Margery Spring Rice (10 June 1887 – 21 April 1970) was an English social reformer. She was Secretary of the League of Nations Society and a founding member of the National Birth Control Association (later Family Planning Association). She authored the book Working-Class Wives: Their Health and Conditions in 1939.

==Early life==
Spring Rice was born in London, the daughter of Clara Thornbury and Samuel Garrett (solicitor and president of the Law Society). She was niece to Dr. Elizabeth Garrett Anderson and Dame Millicent Garrett Fawcett.

Spring Rice studied at Bedford College before reading Moral Sciences at Girton College, Cambridge, from 1907 to 1910. She subsequently trained as a factory inspector. In April 1911, she married Captain Charles Edward Coursolles Jones, who was killed in 1916 at the Battle of the Somme. The couple had two sons, Ronald and Charles Garrett-Jones.

In 1919, she married financier (Edward) Dominick Spring Rice, with whom she had two children, Stephen and (Theodosia) Cecil. Edward and Margery divorced in 1936. Her son Stephen died, on Christmas Day 1942, while serving in a submarine in the Mediterranean.

After World War I, Spring Rice became involved with the inception of the League of Nations working as first Secretary to the League of Nations Society (later to become part of the League of Nations Union). Between 1922 and 1927 she served as honorary treasurer of the Women's National Liberal Federation.

==Women's health==
In 1924 Spring Rice became involved with the issues of poverty and access to birth control within the borough of North Kensington through the instigation of a friend Margaret Pyke (then Pollock). Spring Rice would set up and become chair of the North Kensington birth control clinic (later North Kensington Women's Welfare Centre). Using her contacts at the Women's National Liberal Federation, Spring Rice convinced Lady Gertrude Denman in 1930 to become the founding chair of the National Birth Control Association (later Family Planning Association). Spring Rice would serve on the executive body until 1958

In 1933, Spring Rice became a member of the Women's Health Enquiry Committee which collected a survey of 1250 married working women. Spring Rice would use this information as the basis for her 1939 book Working-Class Wives: Their Health and Conditions. This work drew attention to the widespread poverty and poor health experienced by many women, much of it due to repeated pregnancies, miscarriages, and minor gynaecological problems.

==Later life==
During World War II, she ran a residential nursery for pre-school children evacuated from London at her home in the village of Iken on the Alde Estuary, close to Aldeburgh. She became a founder member of the Aldeburgh Festival, providing financial support in the early years of the Festival.
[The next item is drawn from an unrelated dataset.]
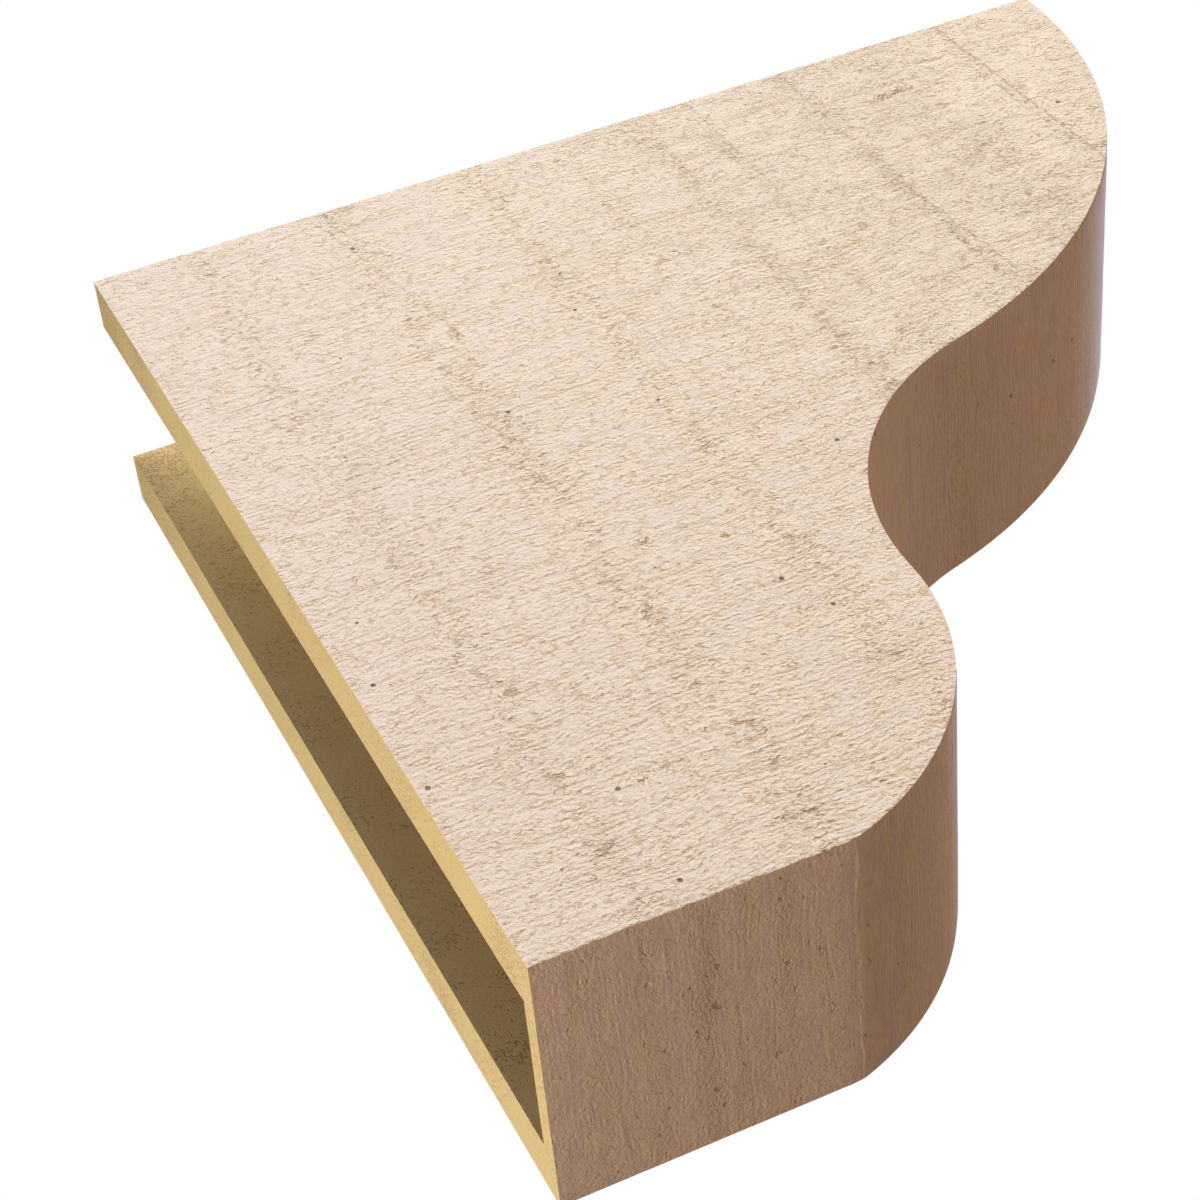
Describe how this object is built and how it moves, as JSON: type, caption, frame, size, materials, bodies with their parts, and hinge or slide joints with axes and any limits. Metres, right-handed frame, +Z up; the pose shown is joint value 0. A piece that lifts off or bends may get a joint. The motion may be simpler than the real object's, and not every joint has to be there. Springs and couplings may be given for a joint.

Her home, Iken Hall, was the location of Benjamin Britten's The Little Sweep, part of his Let's Make an Opera of 1949. After the Second World War she founded the Suffolk Rural Music School in memory of her son Stephen.

Spring Rice spent the 1950s continuing to develop family planning services, particularly in Suffolk where she helped to establish several clinics, including one in Ipswich to which she became chairman.

Spring Rice died at Aldeburgh Cottage Hospital in April 1970.